No where in this article does it say ethanol production caused this.
This is where reading and comprehension skills kick in. From the article:
Food prices around the world have spiked because of higher oil prices, needed for fertilizer, irrigation and transportation. Prices for basic ingredients such as corn and wheat are also up sharply, and the increasing global demand for biofuels is pressuring food markets as well.
Notice the part about corn? What, pray tell, has been driving up the cost of corn in the global markets?
http://www.cbc.ca/consumer/story/2007/05/22/corn.html
Yes, I wonder. Read between the lines.
I guess we can go back to you subsidising mexico's food source then.
That's not even the issue. The rising price of corn also affects the food stuffs that they pay to import.
http://www.marginalrevolution.com/marginalrevolution/2007/04/corn_prices_in_.html
IF you could blame all the raise in grain prices to ethanol
I don't HAVE to blame ALL the raise on ethanol. That's shoddy, black and white thinking. A big portion of the raise IS the pressure from ethanol - this has been one of the biggest financial stories of the last 12 months, overshadowed only by the recent housing market plunge.
True. I do think it reduces pollution when added to gas because it is an oxygenate. Otherwise why would we have started using it at all?
Because it allows us to burn less fuel and do about the same amount of work. It's not that much cleaner as an additive.
The same could be said for electricity and the telegraph early last century.
Ethanol is being marketed as an interim solution for which the infrastructure does not exist. Building massive support infrastructure for it takes it from an interim solution to something entirely different.
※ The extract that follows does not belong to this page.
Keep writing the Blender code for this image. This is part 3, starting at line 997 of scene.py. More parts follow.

Agreed. I see it as a part of the entire solution. Perhaps best left as a regional fuel.
I don't think you understand what I was saying. If every single square inch of land was converted to corn growing to be used as a fuel, maybe 20% of what we need in North America could be produced, and the downside would be massive price increases for your now $30 bowl of corn flakes. 50% of land use for corn growth for fuel - 10% of our energy needs. Currently, about 15% of the corn stock is used for fuel, and corn is by no means using 100% of the land. The amount of fuel we are able to produce is a fraction of what we use, less than a 1/10th. And the cost is a serious impact on global food prices.
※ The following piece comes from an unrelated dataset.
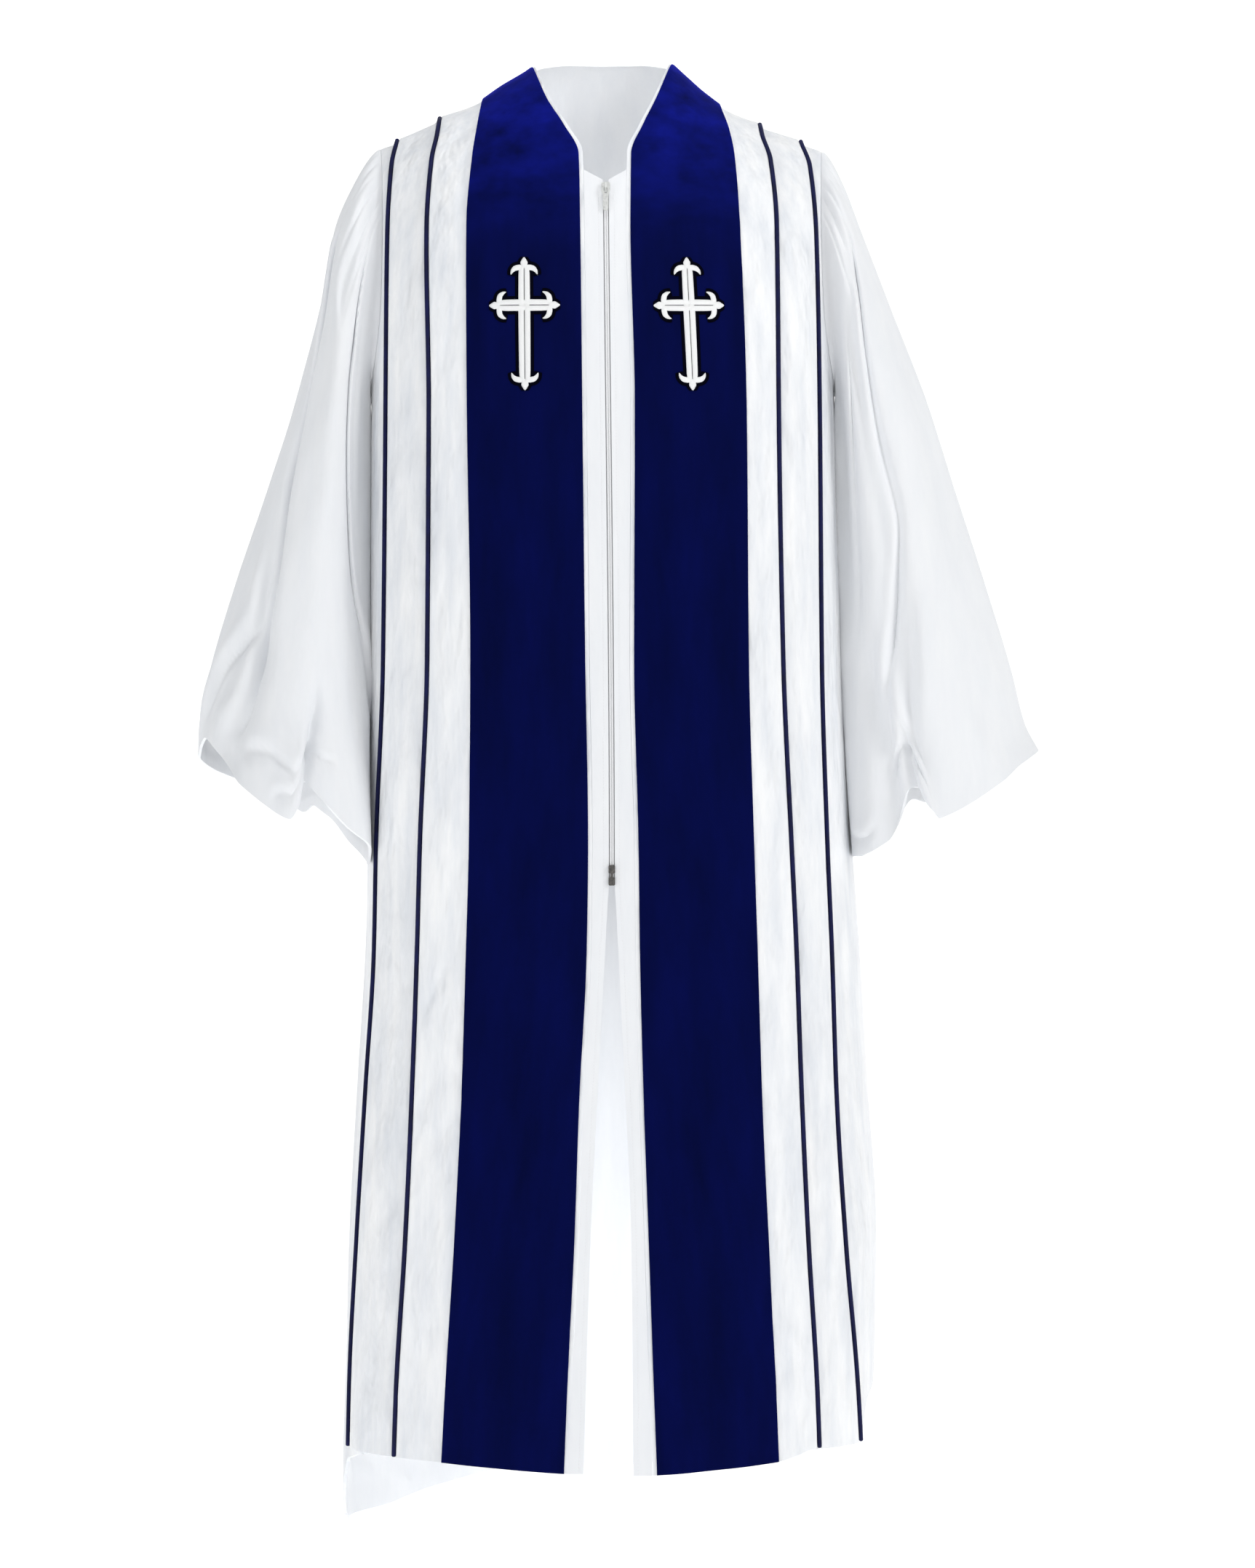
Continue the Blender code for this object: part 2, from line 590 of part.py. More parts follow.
def seam_level(side, x):
    """Height of the front's top layer along the shoulder seam, which the back follows there."""
    lines = SIDES[side][1]
    places = [0.0]
    for name in ("piping_1", "piping_2"):
        at = float(read(lines, name, 0.0))
        places += [at - 0.002, at + 0.006]
    levels = [INNER_FLUTE_LEVEL, INNER_FLUTE_LEVEL, OUTER_FLUTE_LEVEL, OUTER_FLUTE_LEVEL, SIDE_LEVEL]
    return np.interp(x, places, levels)


def back_grid():
    """Points of the back, from the wearer's right seam to the left one, with soft folds."""
    even = back_reaches()
    top_reach = np.interp(np.arange(BACK_COLUMNS + 1), (0, NECK_COLUMNS, BACK_COLUMNS), (0, NECK_REACH, 1.0))
    halves = []
    for side, order in (("right", -1), ("left", 1)):
        _, lines, shoulder = SIDES[side]
        half_top = float(read(lines, "side", 0.0))
        arm_top = float(side_edge(lines, "back", np.array(ARM_TOP)))
        start_x = np.minimum(top_reach * half_top, arm_top)
        tops = -read(shoulder, "neck_edge", start_x / half_top)
        places = 0.5 + order * np.linspace(0, 0.5, len(even))
        drops = row_drops(tops, pairs(HEMS["back"], places))
        blend = ease(DROPS / BLEND_DROP)[:, None]
        reach = top_reach * (1 - blend) + even * blend
        edge = side_edge(lines, "back", drops[:, -1])[:, None]
        x = np.minimum(reach * edge, edge)
        x[0] = start_x
        points = surface(side, "back", x, drops)
        normal = outward(side, "back", x, drops)
        folds = back_fold_height(places[None, :], drops)
        folds[:, -1] = 0
        seam = seam_level(side, x) * (1 - ease((drops - tops[None, :]) / SEAM_FADE))
        outside = start_x >= NECK_REACH * half_top - 1e-6
        normal[0, outside] = ridge_lift(side, "back", start_x[outside])
        points = points + normal * (folds + seam)[..., None]
        points[0, outside, 1] = MIDDLE_Y + GAP / 2
        points[ARMHOLE_ROWS - 1:, -1, 1] = MIDDLE_Y + GAP / 2
        halves.append((points, drops))
    right, left = halves
    middle = (right[0][:, :1] + left[0][:, :1]) / 2
    middle[..., 0] = 0.0
    return np.concatenate([right[0][:, :0:-1], middle, left[0][:, 1:]], axis=1)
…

I'm afraid that if ethanol production were to cease, there would be a big financial collapse
I don't want it to cease, I want it to stop being sold as a brilliant and complete answer to a fuel problem, because it isn't.
There is a better tax base, many jobs that were not here before, and many support jobs that cater to the plants being in the area.
And the inner-city poor who already have high costs of living and higher food prices simply because of where they live are now spending more on food. We are all spending more on food. Yes, pushing corn as a fuel source helps some people and provides jobs. It also hurts others, and makes it harder for them to pay to put food on their plate. I'm not a big fan of that.
I read your post and I can't help but see it as short sighted "Me and mine" mentality. Yes, it helps rural areas. Yes, there are byproducts of ethanol production that can be used as livestock feed. So what? That doesn't tell me that ethanol is the best use of corn, only that we have gotten financially smarter about waste (because those ethanol byproducts also sell for money). Turning a staple food crop into a fuel source in a world that already struggles to keep people fed is more than a little selfish. At its current level of production, it works, more or less. We have corn to eat, and ethanol to burn, without really lacking in either area. The push to remove dependence on foreign oil via ethanol is a quick bandaid solution approach that is more financially motivated than anything else, but at the expense of people being able to eat.
The ethanol can be put into train tankers and shipped by rail, which is much more efficient than trucks.
This is an argument for efficiency within a new market, not a comparison to how efficient oil distribution currently is. Trains are more efficient than trucks, yes. Oil pipelines are more efficient than both. We've got lots of oil in the rockies. Go dig it up. Use current infrastructure. Continue to produce enough ethanol to extend our oil supplies. Push more money into research for more sustainable renewable fuel sources.
I think all of those things are good solutions and they will come down the "pipeline" when they are ready.
They are basically "ready." The US hates diesel despite it being more efficient use of fuel. Hydrogen fueling stations already exist in Europe, and BMW has been making production vehicles that can make use of them.
You asked a question, you got an answer. My biggest issue with corn based ethanol production is it's not even the best idea, it has an incredible impact on the global food supply, and it's not even a green solution.